Наконец, основательно вымотавшись, но зато излив отчасти свой гнев, Бабур остановил взмыленного скакуна и, оглядевшись, поймал на себе взгляд Вазир-хана. На сей раз одобрения на его лице не было, но и тот стыдиться содеянного не собирался. Его враги получили, что заслужили, при жизни и после смерти.

— Поехали, — приказал молодой эмир. — Путь до Гавы неблизкий, а мы не должны заставлять хозяев ждать.

С этими словами он так ударил лошадь в бока, что животное пустилось с места в галоп. Бабур поскакал к броду через реку, даже не оглянувшись на залитый кровью луг, отсеченные головы, которые уже расклевывали вороны, и двух слегка кривоногих девиц, обшаривавших мертвые тела в надежде поживиться чем-нибудь, что не прибрали его люди, в качестве платы за блуд.

Три недели спустя Бабур и его отряд скакали по сочным, зеленым лугам, расцвеченным яркими желтыми, розовыми и белыми цветами, направляясь в Шахрукийях. Их налет на Гаву оказался кровавым, но успешным. Бабур лично сразил командира гарнизона стрелой, пущенной на скаку с расстояния в триста шагов. Не зря в свое время он проводил долгие часы, упражняясь с двурогим, изогнутым луком, надев на большой палец бронзовое кольцо, чтобы его, при возвратном движении, не отрубила тугая тетива.
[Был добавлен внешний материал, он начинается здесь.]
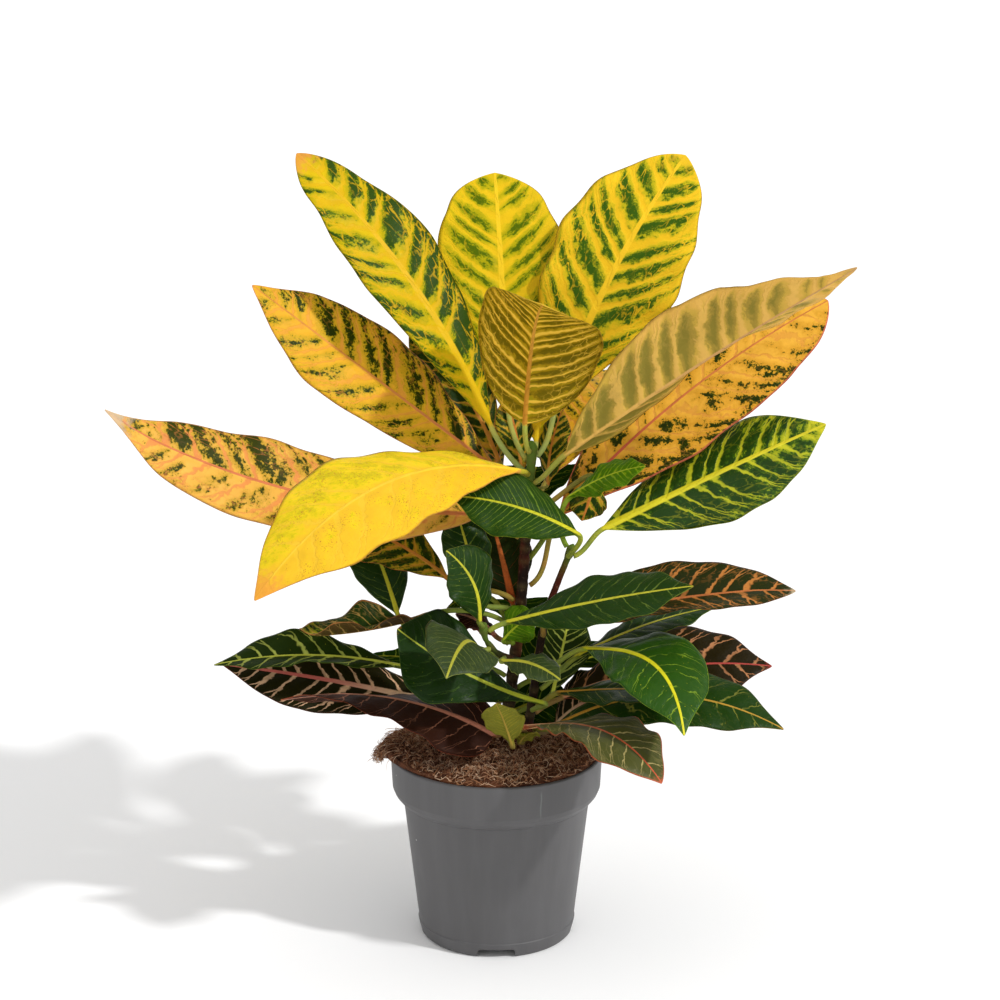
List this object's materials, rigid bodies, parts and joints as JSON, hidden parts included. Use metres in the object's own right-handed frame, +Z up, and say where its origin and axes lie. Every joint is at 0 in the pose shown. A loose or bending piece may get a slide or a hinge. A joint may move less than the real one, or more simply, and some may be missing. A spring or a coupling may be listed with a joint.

Теперь он мог выпустить по три десятка стрел за одну минуту.

Гибель командира положила конец сопротивлению. До смерти перепугавшись, гарнизон не только сдался, но и передал победителям свою казну, приятно пополнившую содержимое кожаных переметных сум Бабурова воинства.

Вазир-хан должен быть доволен. Молодому эмиру недоставало старого друга, но случилось так, что на следующий день после стычки у караван-сарая его сбросил поднявший на дыбы конь, испугавшись змеи. Он повредил бедро, и Бабур настоял на его возвращении в Шахрукийях, где в их отсутствие командовал Байсангар.

Сегодня будет праздник: воины, лучше всего проявившие себя в походе, удостоятся чествования на пиру и наград, а он расскажет Вазир-хану и Байсангару о набеге на Гаву. Первый наверняка посмеется над некоторыми историями, а возможно, ему удастся вызвать улыбку и у своего вечно угрюмого начальника гарнизона.

Въехав во двор каменной крепости, Бабур спрыгнул с коня и огляделся. Байсангара видно не было, а вот Вазир-хан напротив конюшни проверял у лошади копыто. Когда он, увидев прибывшего правителя, направился к нему, юноша сначала нахмурился, так как его друг все еще сильно хромал. Но потом он заметил, что лицо Вазир-хана сияет.

— Важные новости, повелитель! Действительно, очень важные.

— Что случилось?

— Неделю назад прибыл гонец из Акши от Тамбала, или, как он предпочитает говорить сам, от твоего единокровного брата Джехангира. Он согласен передать тебе бабушку, мать и сестру.